I didn't expect to be returning to that endless EU negotiation soap opera so soon – normally, when there's a meeting of principals, they faff about for a few days before we get anything out of them. But it looks as if the media is desperately short of news, and they have to fill their space somehow.

But when all's said and done, the Guardian is doing its best, picking up on a Downing Street spokesman who is telling us something we already knew: that hopes of meeting the deadline in December, with some sort of a deal, are "dwindling".

This is almost – if not exactly – in "statement of the bleedin' obvious" territory, as Downing Street plays down the prospect of reaching a trade deal with the EU in time for December, saying it will be "very difficult". Needless to say, the blame goes to Brussels, for having the temerity to insist on tackling the tough issues upfront.

Says the spokesman: "The EU continues to insist that we must agree on difficult areas in the negotiations, such as EU state aid, before any further work can be done in any other area of the negotiations, including on legal texts, and that makes it very difficult to make progress".

We've known for some little time that the UK wants to settle the simplest issues first, "in order to build momentum in the talks", as time is short for both sides. But the EU has consistently said it wants to see the contentious issues of fisheries policy and state aid settled up front.

This shouldn't come as a surprise though, as the EU invariably works on a "nothing is agreed until everything is agreed" basis. Thus, there is not a lot point in wasting time on the easy bits, if the talks are then going to fall apart over the contentious bits.

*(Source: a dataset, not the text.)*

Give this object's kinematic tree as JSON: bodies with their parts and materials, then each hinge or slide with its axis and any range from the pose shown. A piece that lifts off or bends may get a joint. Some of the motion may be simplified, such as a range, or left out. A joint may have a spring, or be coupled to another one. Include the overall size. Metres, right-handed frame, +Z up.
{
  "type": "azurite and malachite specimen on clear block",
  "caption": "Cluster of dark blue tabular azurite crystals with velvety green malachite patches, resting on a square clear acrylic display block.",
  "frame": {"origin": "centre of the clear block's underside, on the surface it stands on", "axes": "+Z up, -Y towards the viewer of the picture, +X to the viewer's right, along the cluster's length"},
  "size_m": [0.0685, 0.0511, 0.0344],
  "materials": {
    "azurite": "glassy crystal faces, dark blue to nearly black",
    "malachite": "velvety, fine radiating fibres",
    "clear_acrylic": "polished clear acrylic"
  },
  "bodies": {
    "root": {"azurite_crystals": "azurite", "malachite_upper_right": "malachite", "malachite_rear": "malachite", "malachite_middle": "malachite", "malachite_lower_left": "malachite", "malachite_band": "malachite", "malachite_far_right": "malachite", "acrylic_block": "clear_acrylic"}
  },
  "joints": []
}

One suspects that "Team Boris" still harbours the somewhat unrealistic expectation that the EU will accept standalone deals – allowing it to peel off some gains to take home so that the boss can parade them before his adoring followers. But they should know by now that this ain't going to happen.

Barnier and his merry band of officials, on the other hand, are said to be "exasperated" by these Downing Street briefings, pointing out that – amongst other things - the UK has yet to table proposals on state aid. "How can we negotiate this when we don't even know what state aid in the UK will look like next year", says one of those helpful anonymous sources.

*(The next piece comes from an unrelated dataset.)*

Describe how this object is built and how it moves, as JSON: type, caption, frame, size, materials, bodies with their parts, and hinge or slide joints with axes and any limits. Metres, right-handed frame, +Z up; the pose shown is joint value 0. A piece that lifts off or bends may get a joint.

Yet, the received wisdom would have it that the Johnson administration is reluctant to cede any control over state aid policy, having boasted during last year's election campaign that one benefit of Brexit would be that the government could intervene more readily to help struggling UK businesses.

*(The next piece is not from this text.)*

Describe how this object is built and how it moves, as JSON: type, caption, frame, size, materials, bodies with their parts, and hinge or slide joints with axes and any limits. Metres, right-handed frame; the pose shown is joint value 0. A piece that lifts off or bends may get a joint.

That, though – as far as I understand it – is not the primary issue. Up front is the question of transparency, where the EU wants the certainty of a defined, openly declared policy so that it can conduct routine market surveillance – the core of any trade deal – in an orderly, cost-effective manner, without having to call up information on every UK action.

Delivering a statement of policy should not be difficult for the British government. We already have an EU-compliant vade mecum and there are the The State Aid (EU Exit) Regulations 2019 which would not appear to give the EU any problems.

Moreover, in the government's own approach to negotiations document, it states that the Agreement with the EU "should include provisions that have transparent, non-discriminatory rules and enforcement procedures for competition law". The government says that it "should also recognise the mutual importance of effective cooperation between the parties on competition law".

From a simplistic viewpoint, all that would seem necessary is for the UK to read the 2019 regulations into the record, giving them treaty status and thereby preventing backdoor amendment which could give the UK an unfair advantage.

The fact that the government isn't being open and up-front about this does fuel suspicions that it is up to no good. And there is not a lot of mileage in expecting the EU to take Johnson on trust when the man isn't trusted by many British – and for very good reasons.

Brussels insiders are thus saying the UK is trying to "cherry pick", on the one hand claiming it would be happy with a "bare bones" deal, while making sizeable asks across the eleven "chapters" in the negotiations which collectively amount to a deal of substance.

Suspicions have been reinforced by the prime minister's spokesman, who airily states that: "We'll set out further detail of our domestic regime in due course", then adding: "After the transition period, the UK will have its own regime of subsidy control, and will not be subject to the EU's state aid regime. We have been very clear about that throughout".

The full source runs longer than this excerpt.